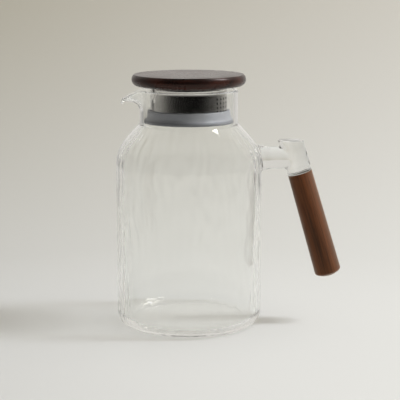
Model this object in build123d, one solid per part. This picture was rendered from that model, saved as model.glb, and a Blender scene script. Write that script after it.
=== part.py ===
from build123d import *
import os
from math import cos, radians, sin, tan

# A glass jug with a pulled spout, a strainer lid that lifts and turns, and a slanted wooden grip.
# Millimetres. The origin is the centre of the base's underside, +Z is up, the handle is at +X
# and the spout at -X. The whole jug is mirror symmetric about the XZ plane.

# Vessel, outside
body_radius = 63.0
base_corner_radius = 11.0
shoulder_start_height = 140.5
shoulder_radius = 35.0
shoulder_slope = 45.0
neck_radius = 42.2
neck_length = 29.2
neck_root_radius = 2.0

# Vessel, walls
body_wall = 2.5
neck_wall = 3.0
floor_thickness = 4.5

# Spout, a half cone pulled out of the neck; its drops are measured down from the rim
spout_projection = 16.6
spout_root_inset = 8.2
spout_root_radius = 14.5
spout_tip_radius = 6.5
spout_tip_axis_drop = 4.2
spout_brow_drop = 3.8
spout_lip_drop = 9.2
spout_wall = 2.2
spout_blend_radius = 5.0

# Glass arm: a level stub from the shoulder, an elbow along the grip and a peg inside the grip
stub_radius = 9.5
stub_rise = 5.4
weld_flare = 1.5
weld_length = 4.0
weld_blend_radius = 4.0
elbow_step = 1.15
elbow_rise = 15.1
elbow_top_rounding = 4.0
peg_radius = 6.0
peg_length = 25.0
peg_end_rounding = 1.5

# Grip: where it seats on the elbow, its slant and its wood
grip_seat_projection = 33.2
grip_seat_drop = 13.1
grip_tilt = 16.4
grip_length = 92.5
grip_foot_radius = 11.5
grip_foot_rounding = 2.5
bush_wall = 1.0
bush_clearance = 0.05
bore_end_gap = 0.5

# Lid disc
lid_gap = 3.0
lid_thickness = 10.0
lid_overhang = 6.8
lid_top_inset = 2.0
lid_underside_inset = 3.7
lid_bulge_share = 0.554

# Drum of the strainer
drum_to_neck_gap = 6.2
drum_sheet = 0.8
drum_depth = 29.5
drum_corner_radius = 1.6
drum_bead_height = 1.6
drum_bead_depth = 0.9

# Strainer holes in the drum's wall, centred on the handle side
hole_diameter = 2.0
hole_rows = 4
hole_row_pitch = 3.5
hole_columns = 12
hole_column_angle = 8.0
hole_top_row_drop = 9.4

# Silicone seal round the drum's foot
seal_cuff_height = 8.5
seal_cuff_wall = 2.3
seal_lip_thickness = 2.0
seal_lip_root_height = 2.5
seal_foot_thickness = 1.4
seal_running_clearance = 0.08
seal_to_neck_clearance = 0.3

# Screws from inside the drum into the disc
screw_count = 3
screw_circle_radius = 18.0
screw_shank_radius = 1.5
screw_length = 7.0
screw_head_radius = 3.0
screw_head_height = 1.6
screw_hole_clearance = 0.15
screw_pilot_clearance = 0.02
screw_end_gap = 0.5

# Places worked out from the sizes above
shoulder_turn = radians(shoulder_slope)
shoulder_end_radius = body_radius - shoulder_radius + shoulder_radius * cos(shoulder_turn)
shoulder_end_height = shoulder_start_height + shoulder_radius * sin(shoulder_turn)
neck_foot_height = shoulder_end_height + (shoulder_end_radius - neck_radius) / tan(shoulder_turn)
rim_height = neck_foot_height + neck_length
stub_height = shoulder_start_height + stub_rise
neck_bore_radius = neck_radius - neck_wall
spout_reach = neck_radius + spout_projection
elbow_radius = stub_radius + elbow_step
grip_bore_radius = peg_radius + bush_wall + bush_clearance
grip_bore_depth = peg_length + bore_end_gap
lid_radius = neck_radius + lid_overhang
lid_underside_height = rim_height + lid_gap
lid_top_height = lid_underside_height + lid_thickness
drum_radius = neck_bore_radius - drum_to_neck_gap
drum_foot_height = lid_underside_height - drum_depth
above_everything = 2.0 * lid_top_height

# The stub runs level along +X, and the grip's axis runs down and outwards from its seat
stub_plane = Plane(origin=(0, 0, stub_height), x_dir=(0, 1, 0), z_dir=(1, 0, 0))
grip_seat_reach = body_radius + grip_seat_projection
grip_seat = Vector(grip_seat_reach, 0, stub_height - grip_seat_drop)
grip_down = Vector(sin(radians(grip_tilt)), 0, -cos(radians(grip_tilt)))
grip_plane = Plane(origin=grip_seat, x_dir=(0, 1, 0), z_dir=grip_down)

# A rod, cone or box placed by the middle of its near end
from_its_end = (Align.CENTER, Align.CENTER, Align.MIN)


def turned(edges):
    """Turn a closed outline, drawn as radius and height, about the jug's axis."""
    return revolve(Plane.XZ * make_face(edges), axis=Axis.Z)


def rod(radius, length):
    """A round rod that stands on the origin."""
    return Cylinder(radius, length, align=from_its_end)


def vessel_blank(wall, floor_height, neck_wall_here):
    """The vessel's outline as a solid, drawn in by its walls, with the neck run on past the rim."""
    side = body_radius - wall
    corner = base_corner_radius - wall
    foot = CenterArc((side - corner, floor_height + corner), corner, -90, 90)
    shoulder_centre = (body_radius - shoulder_radius, shoulder_start_height)
    shoulder = CenterArc(shoulder_centre, shoulder_radius - wall, 0, shoulder_slope)
    shoulder_end = shoulder @ 1
    neck = neck_radius - neck_wall_here
    neck_foot = (neck, shoulder_end.Y + (shoulder_end.X - neck) / tan(shoulder_turn))
    outline = [
        Line((0, floor_height), foot @ 0),
        foot,
        Line(foot @ 1, shoulder @ 0),
        shoulder,
        Line(shoulder_end, neck_foot),
        Line(neck_foot, (neck, above_everything)),
        Line((neck, above_everything), (0, above_everything)),
        Line((0, above_everything), (0, floor_height)),
    ]
    return turned(outline)


def with_spout(blank, wall):
    """Join the spout's cone, drawn in by its wall, to a vessel blank and blend the seam."""
    root = Vector(spout_root_inset - neck_radius, 0, rim_height)
    tip = Vector(-spout_reach, 0, rim_height - spout_tip_axis_drop)
    along = tip - root
    cone = Cone(spout_root_radius - wall, spout_tip_radius - wall, along.length, align=from_its_end)
    joined = blank + Plane(origin=root, x_dir=(0, 1, 0), z_dir=along) * cone
    seam = joined.edges().filter_by(GeomType.BSPLINE)
    seam = [edge for edge in seam if edge.bounding_box().max.X < 0]
    return fillet(seam, spout_blend_radius)


def above_the_rim():
    """Everything above the rim's plane and above the brow that droops to the spout's lip."""
    brow_start = (-neck_radius, rim_height)
    brow_middle = (-(neck_radius + spout_reach) / 2, rim_height - spout_brow_drop)
    lip = (-spout_reach, rim_height - spout_lip_drop)
    far = above_everything
    outline = [
        Line((far, rim_height), brow_start),
        ThreePointArc(brow_start, brow_middle, lip),
        Line(lip, (-far, lip[1])),
        Line((-far, lip[1]), (-far, far)),
        Line((-far, far), (far, far)),
        Line((far, far), (far, rim_height)),
    ]
    return extrude(Plane.XZ * make_face(outline), amount=body_radius, both=True)


def vessel_outside():
    """The vessel as if it were solid, with the rounded root of its neck and its spout."""
    blank = vessel_blank(0, 0, 0)
    circles = blank.edges().filter_by(GeomType.CIRCLE).sort_by(Axis.Z)
    neck_circles = [edge for edge in circles if abs(edge.radius - neck_radius) < 0.01]
    blank = fillet(neck_circles[0], neck_root_radius)
    return with_spout(blank, 0)


def vessel_inside():
    """The room inside the vessel and its spout."""
    return with_spout(vessel_blank(body_wall, floor_thickness, neck_wall), spout_wall)


def make_jug_body():
    """The glass vessel: walls and floor in one piece, open at the rim and the spout."""
    return vessel_outside() - vessel_inside() - above_the_rim()


def make_handle_arm():
    """The solid glass stub, elbow and peg, met face to face with the vessel's wall."""
    elbow_length = (grip_seat_drop + elbow_rise) / cos(radians(grip_tilt)) + elbow_radius
    elbow = grip_plane * Pos(0, 0, -elbow_length) * rod(elbow_radius, elbow_length)
    trim = Box(8 * elbow_radius, 8 * elbow_radius, 8 * elbow_radius, align=from_its_end)
    elbow = elbow - Pos(grip_seat_reach, 0, stub_height + elbow_rise) * trim
    elbow = fillet(elbow.edges().sort_by(Axis.Z)[-1], elbow_top_rounding)
    elbow_reach = grip_seat_reach - grip_seat_drop * tan(radians(grip_tilt))
    joined = elbow + stub_plane * rod(stub_radius, elbow_reach)
    seam = joined.edges().filter_by(GeomType.BSPLINE)
    seam = [edge for edge in seam if edge.bounding_box().size.Z > stub_radius]
    joined = fillet(seam, weld_blend_radius)
    weld = Cone(stub_radius + weld_flare, stub_radius, 2 * weld_length, align=from_its_end)
    weld = stub_plane * Pos(0, 0, body_radius - weld_length) * weld
    peg = grip_plane * rod(peg_radius, peg_length)
    peg = fillet(peg.edges().sort_by(Axis.Z)[0], peg_end_rounding)
    return joined + weld + peg - vessel_outside()


def make_grip_bush():
    """The elastic sleeve between the glass peg and the grip's bore."""
    return grip_plane * (rod(peg_radius + bush_wall, peg_length) - rod(peg_radius, peg_length))


def make_handle_grip():
    """The turned wooden grip, wider at its foot, with a blind bore for the bush."""
    wood = Cone(elbow_radius, grip_foot_radius, grip_length, align=from_its_end)
    wood = fillet(wood.edges().sort_by(Axis.Z)[-1], grip_foot_rounding)
    return grip_plane * (wood - rod(grip_bore_radius, grip_bore_depth))


def at_the_screws(shape):
    """The shape at each screw's axis on the lid, with the first towards the handle."""
    return Pos(0, 0, lid_underside_height) * PolarLocations(screw_circle_radius, screw_count) * shape


def make_lid_disc():
    """The turned wooden disc with a bulging edge and three pilot holes underneath."""
    underside = (lid_radius - lid_underside_inset, lid_underside_height)
    bulge = (lid_radius, lid_underside_height + lid_thickness * lid_bulge_share)
    top = (lid_radius - lid_top_inset, lid_top_height)
    outline = [
        Line((0, lid_underside_height), underside),
        ThreePointArc(underside, bulge, top),
        Line(top, (0, lid_top_height)),
        Line((0, lid_top_height), (0, lid_underside_height)),
    ]
    pilot_depth = screw_length - drum_sheet + screw_end_gap
    pilot = rod(screw_shank_radius + screw_pilot_clearance, pilot_depth)
    return turned(outline) - at_the_screws(pilot)


def strainer_holes():
    """The cutters of the strainer's holes, in rows and columns centred on +X."""
    cutter = Plane(origin=(drum_radius, 0, 0), x_dir=(0, 1, 0), z_dir=(1, 0, 0))
    cutter = cutter * Cylinder(hole_diameter / 2, 8 * drum_sheet)
    top_row_height = lid_underside_height - hole_top_row_drop
    cutters = []
    for column in range(hole_columns):
        turn = (column - (hole_columns - 1) / 2) * hole_column_angle
        for row in range(hole_rows):
            height = top_row_height - row * hole_row_pitch
            cutters.append(Pos(0, 0, height) * Rot(0, 0, turn) * cutter)
    return cutters


def make_lid_drum():
    """The pressed steel drum: closed top, open foot with an outward bead, and strainer holes."""
    inner = drum_radius - drum_sheet
    top = lid_underside_height
    foot = drum_foot_height
    corner_centre = (drum_radius - drum_corner_radius, top - drum_corner_radius)
    outer_corner = CenterArc(corner_centre, drum_corner_radius, 0, 90)
    inner_corner = CenterArc(corner_centre, drum_corner_radius - drum_sheet, 0, 90)
    bead_crest = (drum_radius + drum_bead_depth, foot + drum_bead_height / 2)
    bead = ThreePointArc((drum_radius, foot), bead_crest, (drum_radius, foot + drum_bead_height))
    outline = [
        Line((0, top), outer_corner @ 1),
        outer_corner,
        Line(outer_corner @ 0, bead @ 1),
        bead,
        Line(bead @ 0, (inner, foot)),
        Line((inner, foot), inner_corner @ 0),
        inner_corner,
        Line(inner_corner @ 1, (0, top - drum_sheet)),
        Line((0, top - drum_sheet), (0, top)),
    ]
    screw_hole = Cylinder(screw_shank_radius + screw_hole_clearance, 4 * drum_sheet)
    return turned(outline) - at_the_screws(screw_hole) - strainer_holes()


def make_lid_seal():
    """The silicone ring: a cuff on the drum, a groove for its bead and a lip towards the neck."""
    clearance = seal_running_clearance
    bore = drum_radius + clearance
    cuff = drum_radius + seal_cuff_wall
    lip = neck_bore_radius - seal_to_neck_clearance
    foot_bore = drum_radius - drum_sheet
    groove_foot = drum_foot_height - clearance
    groove_top = drum_foot_height + drum_bead_height + clearance
    groove_crest = (drum_radius + drum_bead_depth + clearance, drum_foot_height + drum_bead_height / 2)
    top = drum_foot_height + seal_cuff_height
    foot = groove_foot - seal_foot_thickness
    lip_top = foot + seal_lip_thickness
    outside = Polyline(
        (bore, groove_top),
        (bore, top),
        (cuff, top),
        (cuff, lip_top + seal_lip_root_height),
        (lip, lip_top),
        (lip, foot),
        (foot_bore, foot),
        (foot_bore, groove_foot),
        (bore, groove_foot),
    )
    groove = ThreePointArc((bore, groove_top), groove_crest, (bore, groove_foot))
    return turned([*outside.edges(), groove])


def make_lid_screws():
    """Three pan-head screws from inside the drum into the disc."""
    head = Cylinder(screw_head_radius, screw_head_height, align=(Align.CENTER, Align.CENTER, Align.MAX))
    head = fillet(head.edges().sort_by(Axis.Z)[0], screw_head_height / 2)
    screw = head + rod(screw_shank_radius, screw_length)
    return Part() + at_the_screws(Pos(0, 0, -drum_sheet) * screw)


subparts = {
    "jug_body": make_jug_body,
    "handle_arm": make_handle_arm,
    "grip_bush": make_grip_bush,
    "handle_grip": make_handle_grip,
    "lid_disc": make_lid_disc,
    "lid_drum": make_lid_drum,
    "lid_seal": make_lid_seal,
    "lid_screws": make_lid_screws,
}

os.makedirs("parts", exist_ok=True)
for name, make in subparts.items():
    shape = make()
    export_step(shape, f"parts/{name}.step")
    print(f"{name:14s} {shape.volume:12.1f} mm3")
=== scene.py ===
"""The looks of a glass water jug with a strainer lid and a wooden grip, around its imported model.

Lengths are metres, +Z is up, the grip is at +X and the spout at -X.
"""

import logging
import math
from collections.abc import Callable
from dataclasses import dataclass
from enum import Enum
from functools import cache

import bmesh
import bpy
from mathutils import Matrix, Quaternion, Vector, noise


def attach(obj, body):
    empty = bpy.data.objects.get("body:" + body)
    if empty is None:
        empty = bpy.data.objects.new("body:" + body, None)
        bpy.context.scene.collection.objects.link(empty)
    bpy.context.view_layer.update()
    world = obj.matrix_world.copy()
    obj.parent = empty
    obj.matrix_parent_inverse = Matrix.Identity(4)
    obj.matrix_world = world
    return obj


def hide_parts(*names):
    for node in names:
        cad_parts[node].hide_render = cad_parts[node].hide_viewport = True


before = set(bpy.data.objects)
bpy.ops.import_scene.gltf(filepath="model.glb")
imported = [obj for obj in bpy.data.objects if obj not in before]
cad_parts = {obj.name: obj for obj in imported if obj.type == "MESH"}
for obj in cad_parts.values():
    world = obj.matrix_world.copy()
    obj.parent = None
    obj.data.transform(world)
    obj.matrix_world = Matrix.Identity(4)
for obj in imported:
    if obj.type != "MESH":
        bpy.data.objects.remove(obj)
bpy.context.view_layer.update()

MM = 0.001
SAME = 0.01 * MM
FLAME_NARROWS = 0.6
log = logging.getLogger("jug")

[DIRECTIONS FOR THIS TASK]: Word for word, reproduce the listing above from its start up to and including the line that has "neck_root_radius = 2.0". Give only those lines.

[THE OUTPUT]:
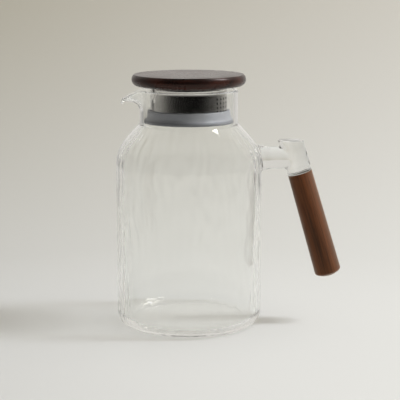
Model this object in build123d, one solid per part. This picture was rendered from that model, saved as model.glb, and a Blender scene script. Write that script after it.
=== part.py ===
from build123d import *
import os
from math import cos, radians, sin, tan

# A glass jug with a pulled spout, a strainer lid that lifts and turns, and a slanted wooden grip.
# Millimetres. The origin is the centre of the base's underside, +Z is up, the handle is at +X
# and the spout at -X. The whole jug is mirror symmetric about the XZ plane.

# Vessel, outside
body_radius = 63.0
base_corner_radius = 11.0
shoulder_start_height = 140.5
shoulder_radius = 35.0
shoulder_slope = 45.0
neck_radius = 42.2
neck_length = 29.2
neck_root_radius = 2.0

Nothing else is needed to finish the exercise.